The controversy surrounding Hegel’s philosophy started only a decade after his death, as his disciples were divided into ‘Left Hegelians’ and ‘Young Hegelians’. The above quote led many people to think that Hegel simply defended the existing order. It should be noted that what Hegel means by ‘actual’ is not simply what exists. An actualized concept for Hegel has developed through dialectics and gained its rationality in the world. However, this didn’t stop Giovanni Gentile, the ‘philosopher of fascism’, to base his thought on Hegel’s philosophy. Concerning this tendency, Hannah Arendt and Karl Popper have famously criticized Hegel’s political philosophy for laying down the foundations of totalitarianism.
Hegel’s emphasis on free will and individual rights also attracted some liberal thinkers such as Francis Fukuyama, whose famous ‘End of History’ thesis was strongly influenced by Hegel. On the contrary, the superiority of Ethical Life over Morality and Abstract Right in his philosophy led contemporary philosophers like Charles Taylor to come up with a communitarian interpretation of Hegel. Perhaps Hegel’s strongest influence was on Karl Marx, leading Marx to use Hegelian dialectics in a materialistic way. Today, Slavoj Zizek, who is often called a ‘celebrity philosopher’, prefers to describe himself as a Hegelian rather than a Marxist.
It is fair to say that, despite his challenging terminology and abstract reasoning methods, Georg Wilhelm Friedrich Hegel had an immense impact on human history, whether directly or indirectly through his wide intellectual influences.

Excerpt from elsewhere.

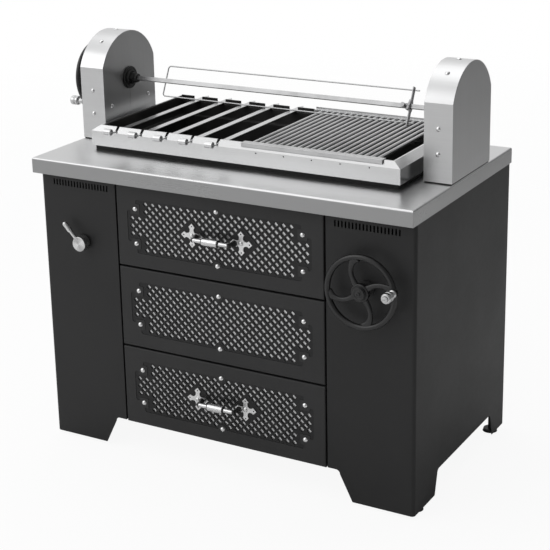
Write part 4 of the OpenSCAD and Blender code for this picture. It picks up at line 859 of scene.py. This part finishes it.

Hegel, G. W. (1991). Elements of the Philosophy of Right. (A. W. Wood, Ed., & H. B. Nisbet, Trans.) Cambridge: Cambridge University Press.
Hegel, G. W. (2010). Encyclopedia of the Philosophical Sciences in Basic Outline, Part I: Science of Logic. (K. Brinkman, D. O. Dahlstrom, Eds., K. Brinkman, & D. O. Dahlstrom, Trans.) Cambridge: Cambridge University Press.
Hegel, G. W. (1977). Phenomenology of Spirit. (A. V. Miller, Trans.) Oxford: Oxford University Press.